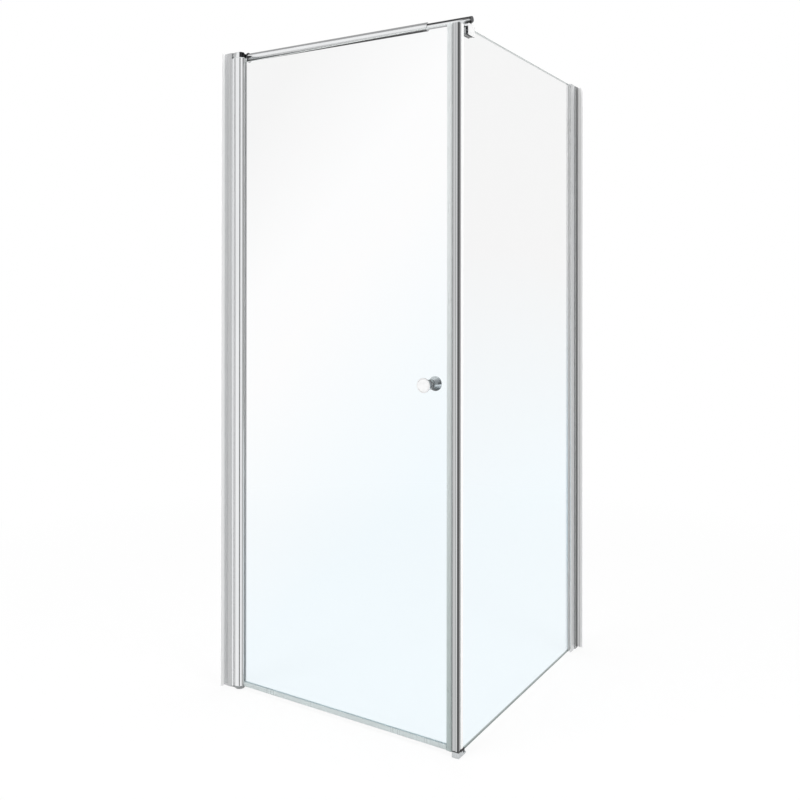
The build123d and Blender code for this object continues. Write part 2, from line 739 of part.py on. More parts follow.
# Door
save("door_glass", door_glass())
column_floor = hinge_x + column_pocket_floor
door_gasket = rect(column_floor, column_floor + column_gasket_depth, -half_pocket, half_pocket)
door_gasket -= rect(door_left, column_floor + 2 * column_gasket_depth, -half_glass, half_glass)
save("door_glass_gasket", rise(door_gasket, door_glass_bottom, column_top))
seal_magnet = magnet_section(door_right + seal_head / 2)
save("door_closing_seal", rise(closing_seal_section() - seal_magnet, closing_seal_bottom, panel_height))
save("door_magnet", rise(seal_magnet, closing_seal_bottom, panel_height))
save("door_bottom_seal", drip_seal())
save("outer_knob", knob(-1))
save("inner_knob", knob(1))
save("knob_stud", knob_stud())
save("knob_washers", knob_washers())

# Corner
save("corner_post", rise(post_section(), foot_height, post_top))
save("corner_post_cap", post_cap())
save("corner_foot", corner_foot())
save("corner_foot_screw", port_screw(0, port_y, foot_height / 2, foot_height, 1))
strip_magnet = magnet_section(-(post_width + strip_thickness) / 2)
save("post_magnet_strip", rise(post_strip_section() - strip_magnet, foot_height, post_top))
save("post_magnet", rise(strip_magnet, foot_height, post_top))
save("glass_setting_block", setting_block())

# Side panel
save("side_glass", pane(-half_glass, half_glass, 0, side_back, side_glass_bottom, panel_height))
front_gasket = rect(-half_pocket, half_pocket, -gasket_wall, post_back)
front_gasket -= rect(-half_glass, half_glass, 0, post_back + overrun)
save("side_glass_front_gasket", rise(front_gasket, side_glass_bottom, post_top + post_cap_thickness))
rear_gasket = patch(at_rear, pocket_floor, rear_jamb_reach, -half_pocket, half_pocket)
rear_gasket -= patch(at_rear, pocket_floor + gasket_wall, rear_jamb_reach + overrun, -half_glass, half_glass)
save("side_glass_rear_gasket", rise(rear_gasket, side_glass_bottom, panel_height))
save("rear_jamb_profile", rear_jamb())
save("rear_jamb_cap", rear_cap())
save("rear_wall_channel", wall_channel(at_rear, panel_height))
save("rear_adjust_screws", adjust_screws(at_rear))
save("rear_screw_caps", screw_caps(at_rear))

# Stabiliser bar and its clamp
bar_sleeve_pieces(bar_at(-sleeve_end_from_glass))
bar_rod_pieces(bar_at(-sleeve_end_from_glass))
save("clamp_body", clamp_body())
save("clamp_pressure_plate", clamp_sheet(-clamp_plate_face, -clamp_pad_face))
save("clamp_pads", Compound([clamp_sheet(side * half_glass, side * clamp_pad_face) for side in (-1, 1)]))
save("clamp_screws", clamp_screws())
save("rod_clip", rod_clip())
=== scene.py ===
"""Finishes and fine detail for a corner shower enclosure with a pivot door on a round column."""

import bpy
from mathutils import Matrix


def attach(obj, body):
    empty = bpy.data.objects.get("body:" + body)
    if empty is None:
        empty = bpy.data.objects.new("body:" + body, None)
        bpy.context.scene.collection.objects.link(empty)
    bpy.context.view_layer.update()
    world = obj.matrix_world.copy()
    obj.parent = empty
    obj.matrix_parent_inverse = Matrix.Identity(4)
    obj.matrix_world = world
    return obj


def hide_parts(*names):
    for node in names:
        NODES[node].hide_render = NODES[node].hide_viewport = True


bl_info = {
    "name": "Corner Shower Enclosure",
    "version": (1, 0, 0),
    "blender": (4, 5, 0),
    "location": "View3D > Sidebar > Enclosure",
    "description": "Dresses the packed shower enclosure in chrome, glass and seals",
    "category": "Object",
}

from math import cos, pi, radians, sin, tan

import bmesh
import bpy
from bpy.props import FloatProperty, FloatVectorProperty, PointerProperty
from bpy.types import Operator, Panel, PropertyGroup
from mathutils import Matrix, Vector

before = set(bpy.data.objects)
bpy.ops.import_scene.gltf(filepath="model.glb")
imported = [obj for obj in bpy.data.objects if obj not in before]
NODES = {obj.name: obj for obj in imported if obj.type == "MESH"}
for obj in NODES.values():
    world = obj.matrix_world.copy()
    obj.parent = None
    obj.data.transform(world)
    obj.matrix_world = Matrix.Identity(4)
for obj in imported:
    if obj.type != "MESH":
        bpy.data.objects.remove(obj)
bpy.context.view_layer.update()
MM = 0.001
WHITE = (1, 1, 1)
X, Y, Z = 0, 1, 2

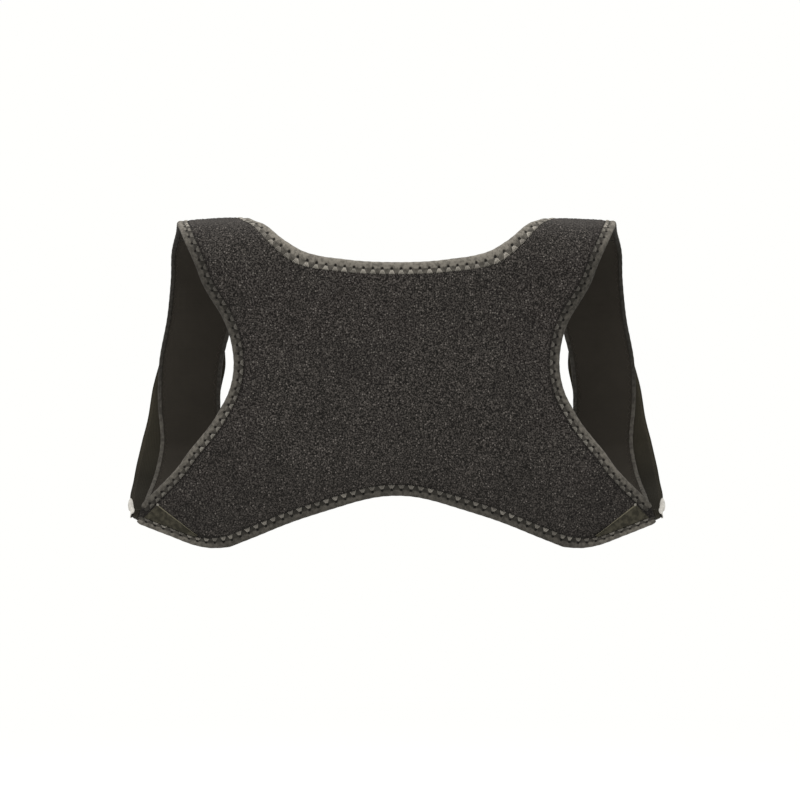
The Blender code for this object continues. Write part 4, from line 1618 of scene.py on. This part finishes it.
class POSTURE_OT_tape(bpy.types.Operator):
    """Makes the folded tape on every edge, with its stitches"""

    bl_idname = "posture.tape"
    bl_label = "Tape and stitches"

    def execute(self, context):
        radius = context.scene.posture_tape.thread_radius
        runs = {
            "neck": (TapeRun("neck"), "neck_binding"),
            "lower": (TapeRun("hem"), "lower_binding"),
        }
        for word, side in SIDES:
            runs[f"armhole_{word}"] = (TapeRun("side", side), f"armhole_binding_{word}")
        for name, (run, node) in runs.items():
            make_tape(f"{name}_tape", run, node)
            make_threads(f"{name}_stitches", fans(run), radius, "tape_thread", fan_tones(run))
            make_threads(f"{name}_stitches_inside", zigzag(run), radius, "dark_thread")
        return {"FINISHED"}


class POSTURE_OT_trim(bpy.types.Operator):
    """Makes the corner facings with their bartacks, and the pale tabs"""

    bl_idname = "posture.trim"
    bl_label = "Facings and tabs"

    def execute(self, context):
        for word, side in SIDES:
            make_patch(word, side)
            make_tag(word, side)
            radius = context.scene.posture_tape.thread_radius
            strands = bartack(side)
            tones = np.full(len(strands), context.scene.posture_patch.bartack_tone)
            make_threads(f"corner_bartack_{word}", strands, radius, "tape_thread", tones)
        return {"FINISHED"}


class POSTURE_PT_sidebar(bpy.types.Panel):
    """Lists the steps in the 3D view's sidebar"""

    bl_label = "Posture Corrector"
    bl_idname = "POSTURE_PT_sidebar"
    bl_space_type = "VIEW_3D"
    bl_region_type = "UI"
    bl_category = "Posture Corrector"

    def draw(self, context):
        for step in STEPS:
            self.layout.operator(step.bl_idname)


STEPS = (POSTURE_OT_stage, POSTURE_OT_panel, POSTURE_OT_straps, POSTURE_OT_tape, POSTURE_OT_trim)
GROUPS = {
    "posture_cloth": ClothSizes,
    "posture_tape": TapeSizes,
    "posture_patch": PatchSizes,
    "posture_colours": Colours,
    "posture_stage": StageSizes,
}


def register():
    for kind in (*GROUPS.values(), *STEPS, POSTURE_PT_sidebar):
        bpy.utils.register_class(kind)
    for name, kind in GROUPS.items():
        setattr(bpy.types.Scene, name, bpy.props.PointerProperty(type=kind))


def unregister():
    for name in GROUPS:
        delattr(bpy.types.Scene, name)
    for kind in (POSTURE_PT_sidebar, *STEPS, *GROUPS.values()):
        bpy.utils.unregister_class(kind)


def main():
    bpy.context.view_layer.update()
    register()
    bpy.ops.posture.stage()
    bpy.ops.posture.panel()
    bpy.ops.posture.straps()
    bpy.ops.posture.tape()
    bpy.ops.posture.trim()
    bpy.context.view_layer.update()


if __name__ == "__main__":
    main()
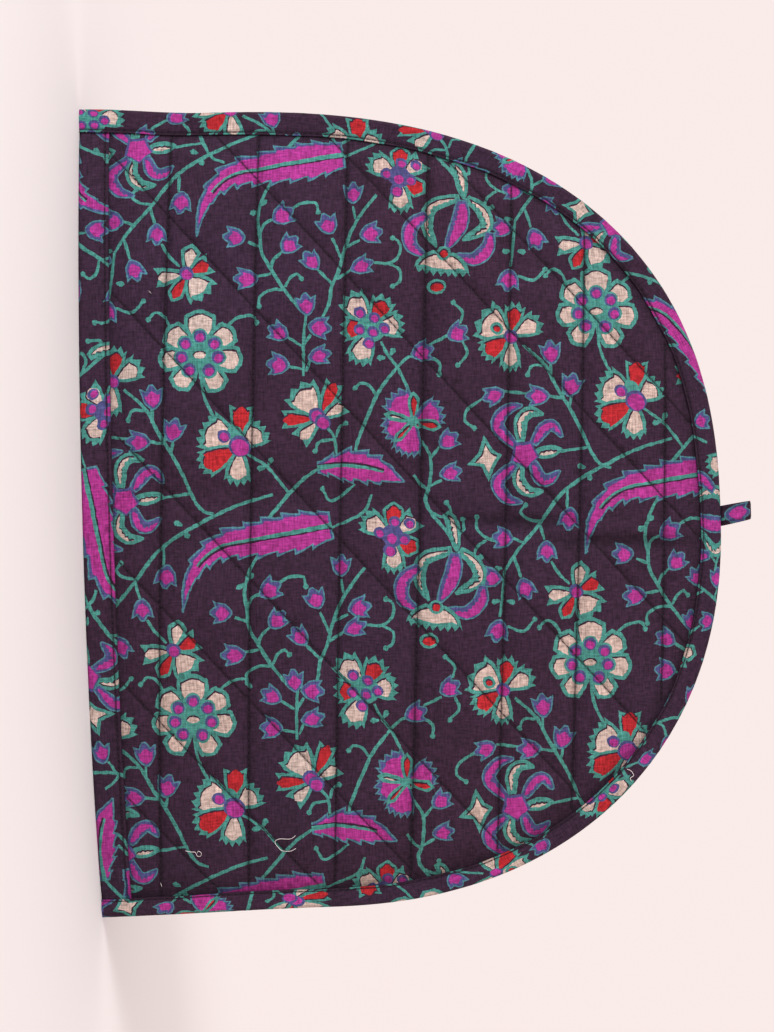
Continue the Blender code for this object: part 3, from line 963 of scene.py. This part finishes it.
def colour_cloth(obj, flat, inks):
    """Give each face its ink, and each corner its place on the flat cloth."""
    mesh = obj.data
    values = np.array([(*linear(INKS[name]), 1.0) for name in INK_NAMES])
    ink = mesh.color_attributes.new("ink", "FLOAT_COLOR", "CORNER")
    ink.data.foreach_set("color", np.repeat(values[inks], 3, axis=0).ravel())
    corners = np.empty(len(mesh.loops), dtype=np.int32)
    mesh.loops.foreach_get("vertex_index", corners)
    layer = mesh.uv_layers.new(name="cloth")
    layer.data.foreach_set("uv", (flat[corners] * MM).ravel())


def columns(x, y, z):
    """Places as rows of (x, y, z)."""
    return np.column_stack(np.broadcast_arrays(x, y, z))


# Panels ------------------------------------------------------------------------


QUILTING_POINTS = 330  # tried along a row, of which those inside the seams are kept
QUILTING_END = 1.0  # how far from the band and the binding a row ends
SHORTEST_ROW = 8


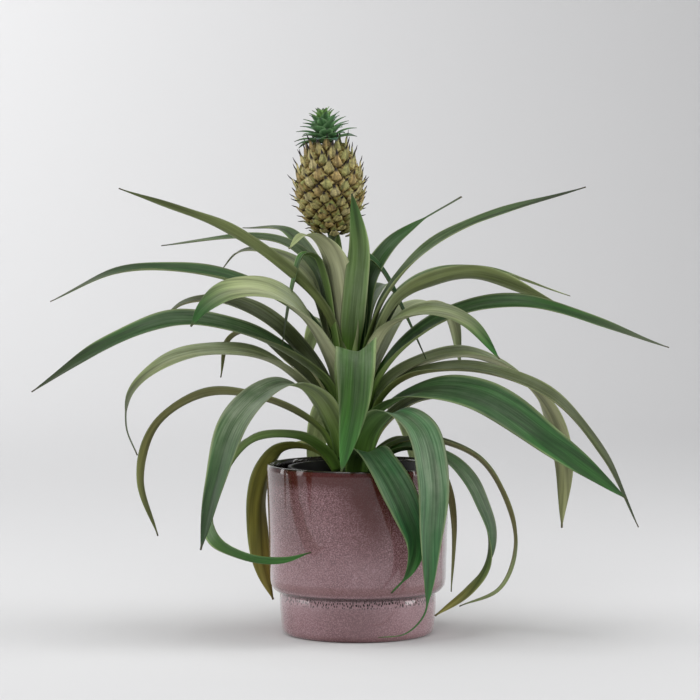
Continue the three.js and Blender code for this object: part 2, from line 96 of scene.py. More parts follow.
def mixed(tree, part, a, b, way="MIX"):
    """Colour a with a share of colour b over it. The node's inputs 6 and 7 are its two colours."""
    return add_node(tree, "Mix", {"Factor": part, 6: a, 7: b}, data_type="RGBA", blend_type=way).outputs[2]


def stretched(tree, width, length):
    """The flat map scaled to patches of a width and a length in millimetres."""
    flat_map = add_node(tree, "UVMap", uv_map="flat").outputs["UV"]
    return add_node(tree, "Mapping", {"Vector": flat_map,
                                      "Scale": (1000 / width, 1000 / length, 1)}).outputs[0]


def new_material(name, **constants):
    """A node material whose shader sockets hold the constants, with its tree and its shader."""
    material = bpy.data.materials.new(name)
    material.use_nodes = True
    shader = material.node_tree.nodes["Principled BSDF"]
    for socket, value in constants.items():
        shader.inputs[socket.replace("_", " ")].default_value = value
    return material, material.node_tree, shader


def place(name, points, faces, material, nodes, colours=None, flat=None):
    """Makes a piece of the plant from points in millimetres, and hangs it on the frame."""
    mesh = bpy.data.meshes.new(name)
    mesh.from_pydata([tuple(p) for p in np.asarray(points) * MM], [], faces)
    mesh.validate()
    for label, values in (colours or {}).items():
        attribute = mesh.attributes.new(label, "FLOAT_COLOR", "POINT")
        attribute.data.foreach_set("color", np.asarray(values, np.float32).ravel())
    if flat is not None:
        layer = mesh.uv_layers.new(name="flat")
        corners = np.zeros(len(mesh.loops), np.int32)
        mesh.loops.foreach_get("vertex_index", corners)
        layer.data.foreach_set("uv", (np.asarray(flat, np.float32)[corners] * MM).ravel())
    mesh.shade_smooth()
    mesh.materials.append(material)
    piece = bpy.data.objects.new(name, mesh)
    bpy.context.scene.collection.objects.link(piece)
    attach(piece, "root")
    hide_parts(*nodes)
    return piece


def rounded(profile, bevels, steps=5):
    """The profile's points with each corner cut to an arc, whose reach is the corner's bevel."""
    points = []
    for i, (corner, bevel) in enumerate(zip(profile, bevels)):
        corner = np.array(corner, float)
        if bevel == 0 or i in (0, len(profile) - 1):
            points.append(corner)
            continue
        before, after = np.array(profile[i - 1], float) - corner, np.array(profile[i + 1], float) - corner
        start = corner + before * min(0.5, bevel / np.linalg.norm(before))
        end = corner + after * min(0.5, bevel / np.linalg.norm(after))
        for step in range(steps + 1):
            t = step / steps
            points.append((1 - t) ** 2 * start + 2 * t * (1 - t) * corner + t * t * end)
    return points


def divided(profile, spacing):
    """The profile with points added, so that none lie further apart than the spacing, and none twice."""
    points = [profile[0]]
    for here, there in zip(profile, profile[1:]):
        parts = math.ceil(round(np.linalg.norm(np.subtract(there, here)), 6) / spacing)
        points += [here + (there - here) * (k + 1) / parts for k in range(parts)]
    return points


def ring_faces(rings, sides):
    """The faces between rings of points that follow each other, each ring with as many sides."""
    faces = []
    for first in range(0, (rings - 1) * sides, sides):
        for k in range(sides):
            a, b = first + k, first + (k + 1) % sides
            faces.append((a, b, b + sides, a + sides))
    return faces


def fan_faces(hub, first, sides, turn):
    """The faces from a hub to the ring that starts at first, facing down for a turn of 1 or up for -1."""
    return [(hub,) + (first + (k + 1) % sides, first + k)[::turn] for k in range(sides)]


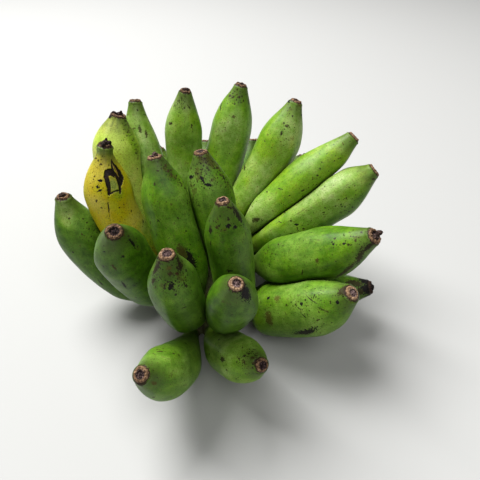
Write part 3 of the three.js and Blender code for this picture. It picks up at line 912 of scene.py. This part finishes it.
^^^^
● **Exercise brief**
Write out only the lines that run from the line containing "# Stabiliser bar and its clamp" through the line containing "from mathutils import Matrix, Vector", both included, exactly as they appear above.

● **Complete response**
# Stabiliser bar and its clamp
bar_sleeve_pieces(bar_at(-sleeve_end_from_glass))
bar_rod_pieces(bar_at(-sleeve_end_from_glass))
save("clamp_body", clamp_body())
save("clamp_pressure_plate", clamp_sheet(-clamp_plate_face, -clamp_pad_face))
save("clamp_pads", Compound([clamp_sheet(side * half_glass, side * clamp_pad_face) for side in (-1, 1)]))
save("clamp_screws", clamp_screws())
save("rod_clip", rod_clip())
=== scene.py ===
"""Finishes and fine detail for a corner shower enclosure with a pivot door on a round column."""

import bpy
from mathutils import Matrix


def attach(obj, body):
    empty = bpy.data.objects.get("body:" + body)
    if empty is None:
        empty = bpy.data.objects.new("body:" + body, None)
        bpy.context.scene.collection.objects.link(empty)
    bpy.context.view_layer.update()
    world = obj.matrix_world.copy()
    obj.parent = empty
    obj.matrix_parent_inverse = Matrix.Identity(4)
    obj.matrix_world = world
    return obj


def hide_parts(*names):
    for node in names:
        NODES[node].hide_render = NODES[node].hide_viewport = True


bl_info = {
    "name": "Corner Shower Enclosure",
    "version": (1, 0, 0),
    "blender": (4, 5, 0),
    "location": "View3D > Sidebar > Enclosure",
    "description": "Dresses the packed shower enclosure in chrome, glass and seals",
    "category": "Object",
}

from math import cos, pi, radians, sin, tan

import bmesh
import bpy
from bpy.props import FloatProperty, FloatVectorProperty, PointerProperty
from bpy.types import Operator, Panel, PropertyGroup
from mathutils import Matrix, Vector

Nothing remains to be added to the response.